Gasoline pricing practices of large supplier-retailers continue to be a problem which threatens consumers with unreasonably high prices. Price increases are timed to coincide with long weekends, especially in my riding of Simcoe Centre, which undermines the important role played by independent gas retailers in Ontario. Gasoline pricing is an issue of common interest to all Canadian consumers, especially ensuring fair competition in the marketplace, which I would say is the responsibility of the federal government under the Competition Act.
It's a fact that you can drive a truck right through that Competition Act, and the federal Liberal government has done nothing to ensure fair gas prices in this country and to make sure there isn't price fixing under the Competition Act. They have done nothing to protect the consumer in this country with respect to gas pricing.
There was a federal report of the Liberal committee on gasoline pricing in Canada called the McTeague report, tabled in June 1998, which concluded that the current Canadian wholesale and retail gasoline market is not truly competitive and that competition has steadily lessened in recent years. The McTeague report recommended that the Competition Act be amended to provide better protection for consumers and that the federal government immediately act to replace the criminal burden of proof model currently used in sections dealing with predatory pricing and price discrimination. It's just a fact that whenever you see a long weekend, all the prices go up the same. There's very little difference between what each retailer is selling their gas for. The consumer is getting gouged because the federal government does nothing.
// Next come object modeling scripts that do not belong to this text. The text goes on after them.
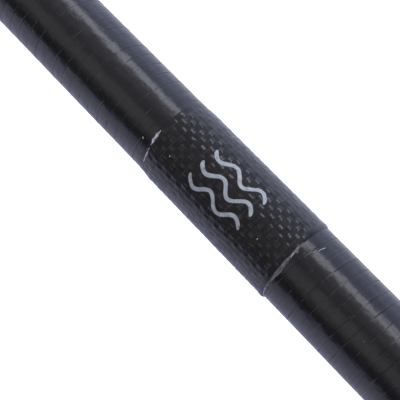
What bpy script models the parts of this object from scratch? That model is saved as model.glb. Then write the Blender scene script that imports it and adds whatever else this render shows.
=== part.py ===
"""A sculling oar: hatchet blade, carbon shaft in two tubes, sleeve with a sliding collar, adjustable handle.

The oar lies on the floor, z = 0, along X. Its handle points to -X and its blade to +X, hollow face down.
All sizes are in metres. Stations are places along X, measured from the middle of the oar.
"""

import math

import bmesh
import bpy
from mathutils import Vector

# Overall
OAR_LENGTH = 2.88
TIP = OAR_LENGTH / 2
HANDLE_END = -OAR_LENGTH / 2
INBOARD = 0.88  # from the handle's end to the collar's thrust face
GAP = 0.0003  # between two pieces that touch
MERGE = 0.0001
ROUND_STEPS = 48

# Shaft
SHAFT_RADIUS = 0.017
NECK_RADIUS = 0.0145
SHAFT_WALL = 0.0012
TAPER_START = 0.30
JOINT_STATION = 0.0
JOINT_SPIGOT_LENGTH = 0.16
BAND_LENGTH = 0.069
BAND_RADIUS = 0.01755
PLUG_LENGTH = 0.030
INBOARD_PLUG_STATION = -1.070  # the plugs' inboard ends
OUTBOARD_PLUG_STATION = 0.84
NECK_SPIGOT = (-0.085, 0.014)  # from the blade's neck to the two ends of the spigot
NECK_BAND = (-0.034, -0.001)
NECK_BAND_WALL = 0.001
SLOT_WIDTH = 0.002
SLOT_LENGTH = 0.030

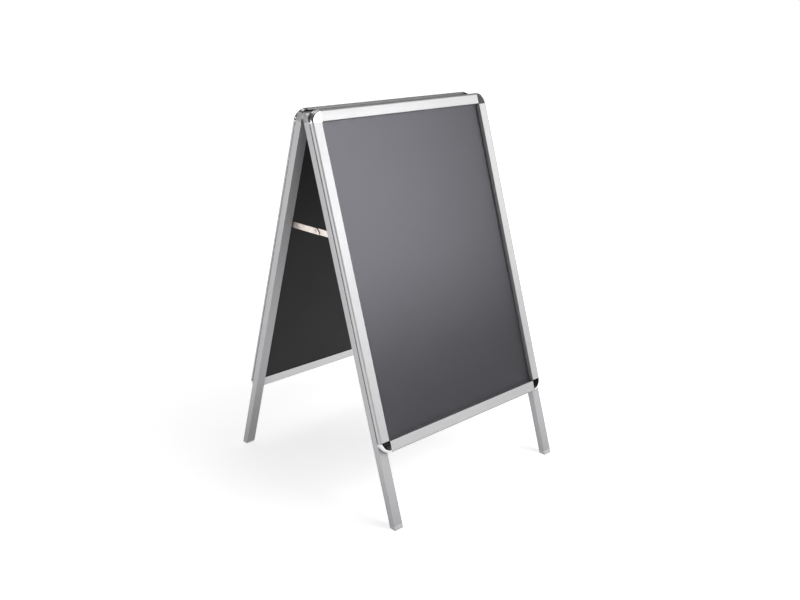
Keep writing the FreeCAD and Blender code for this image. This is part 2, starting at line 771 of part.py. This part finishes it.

The need for immediate action on the part of the federal government to restore competition to the gasoline marketplace has been expressed by Ontario consumers to the consumer watchdog commission of MPPs appointed in the spring of 1998 by the Honourable David Tsubouchi, Minister of Consumer and Commercial Relations, and I'm proud to be a member of that consumer watchdog commission.
The federal Competition Bureau is of the opinion that no marketplace problems exist in the gasoline industry which violate the Competition Act as currently drafted, and a private member's bill, C-235, sets out amendments to the Competition Act to address certain of these issues. That's one initiative by a backbencher federal Liberal member which hopefully will be adopted by the government, but we'll have to see what happens in the hearings.
The government of Ontario has called upon the federal government to address this problem of national dimensions by amending the Competition Act to address pricing practices within the gasoline industry and appointing a special investigator to enforce the revised act to ensure that Canadian consumers benefit from competitive and transparent gasoline prices across the country.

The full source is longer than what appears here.